Mountain Express: In writing a piece, how does a composer hear or visualize different sections playing simultaneously? Or does he? Perhaps it is a layering process in which you build on a base?

Smooke: This is just a matter of training. You listen to a lot of music and follow the score to see the details. Then you study the score, trying to recreate the music in your head. Then you write a lot of bad music, hearing it performed and finding your mistakes. If you stick with it long enough, by the end of the process you can picture what the piece will sound like before it's been performed—in all its detail. This is the easiest thing to teach novice composers, because it's a trick that anyone can learn with a lot of practice.

Mountain Express: Do you have a goal when sitting down to write a piece, i.e. are you interested in overall emotional impact? Or something else?

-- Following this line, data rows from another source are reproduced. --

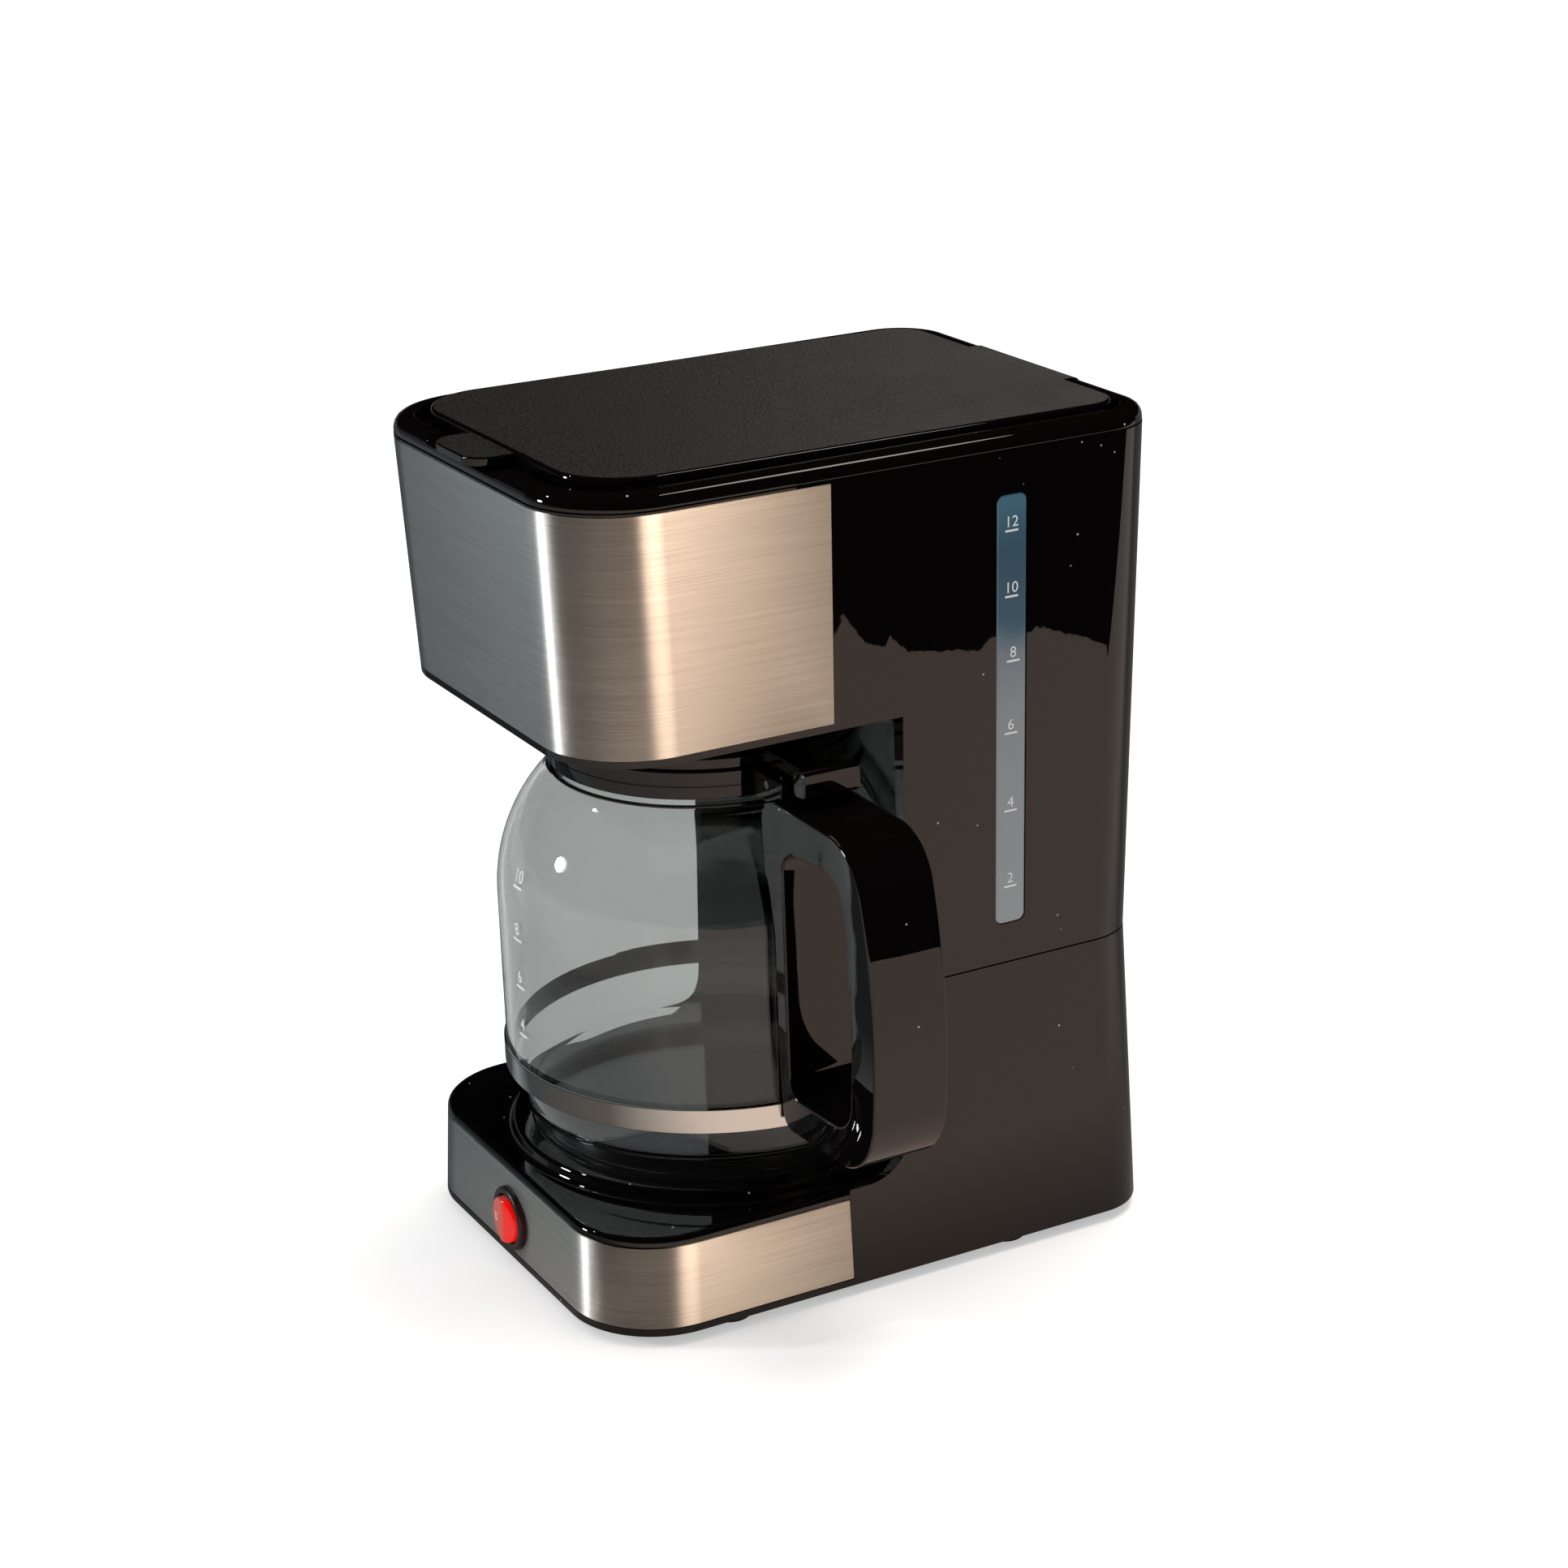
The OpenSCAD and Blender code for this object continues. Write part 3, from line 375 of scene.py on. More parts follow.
def ring(name, profile, centre=carafeCentre, steps=128):
    return lathe(name, profile, centre, steps, joined=True)


# A flat outline carried along one axis, from the first to the second of the ends
def prism(name, outline, ends, axis):
    spots = {"X": lambda u, v, e: (e, u, v), "Y": lambda u, v, e: (u, e, v), "Z": lambda u, v, e: (u, v, e)}
    return skin(name, [[spots[axis](u, v, e) for u, v in outline] for e in ends])


def block(name, low, high):
    (a, b, c), (d, e, f) = low, high
    return prism(name, [(a, b), (d, b), (d, e), (a, e)], (c, f), "Z")


def rod(name, start, end, r, steps=48):
    start, end = Vector(start), Vector(end)
    turn = (end - start).to_track_quat("Z", "Y").to_matrix()
    circle = [turn @ Vector((r * cos(a), r * sin(a), 0)) for a in around(steps)]
    return skin(name, [[p + q for p in circle] for q in (start, end)])


def turnedAt(place, degrees, axis):
    return Matrix.Translation(place) @ Matrix.Rotation(radians(degrees), 4, axis)


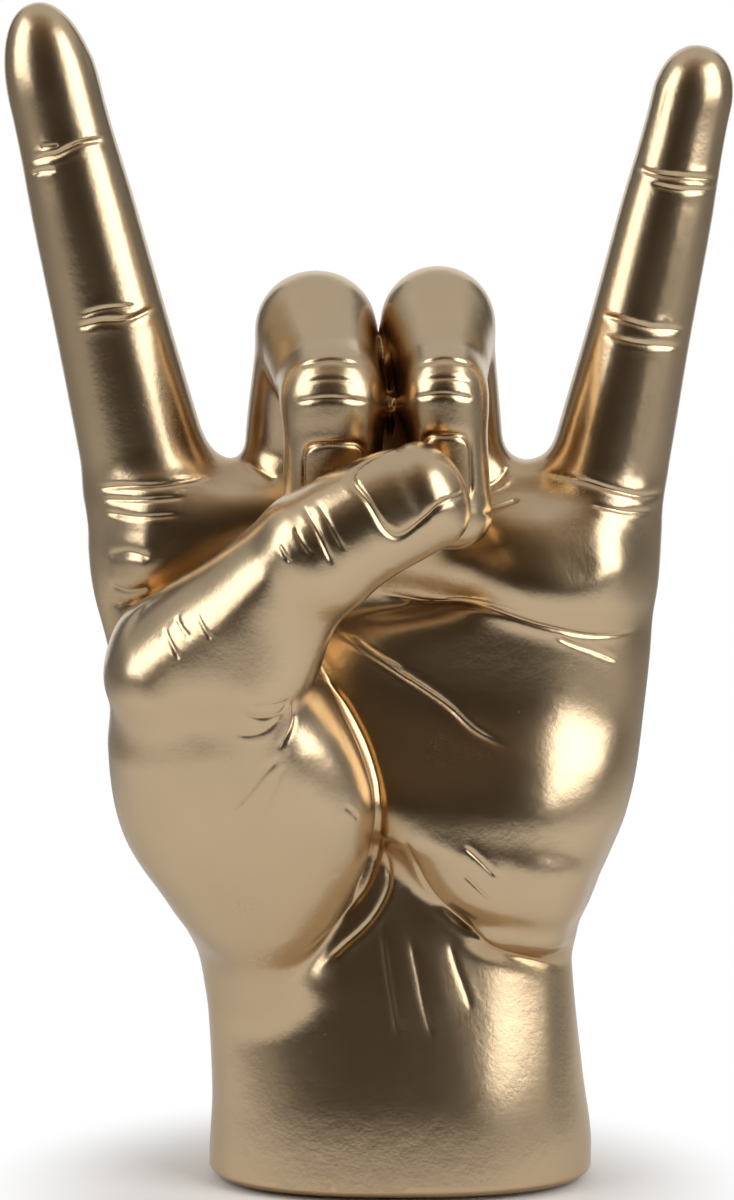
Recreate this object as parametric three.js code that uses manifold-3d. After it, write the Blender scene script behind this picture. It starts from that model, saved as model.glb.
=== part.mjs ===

Smooke: This is the most difficult thing to teach novice composers and is what separates the good composers from the reprehensible. I think that it's impossible to write an interesting piece of music without having some goal in mind first. This goal can be to tell a narrative or to allow a group of performers to display their hard-earned virtuosity or to express an emotion. Personally, I am most interested in the overall impact of the work; however, this is not always an emotional impact per se. By the overall impact, I mean how a piece might change the way people hear a specific sound or how well someone can dance to it or what emotions the piece might evoke.

But in the end the audience determines for itself what the true purpose of the music is.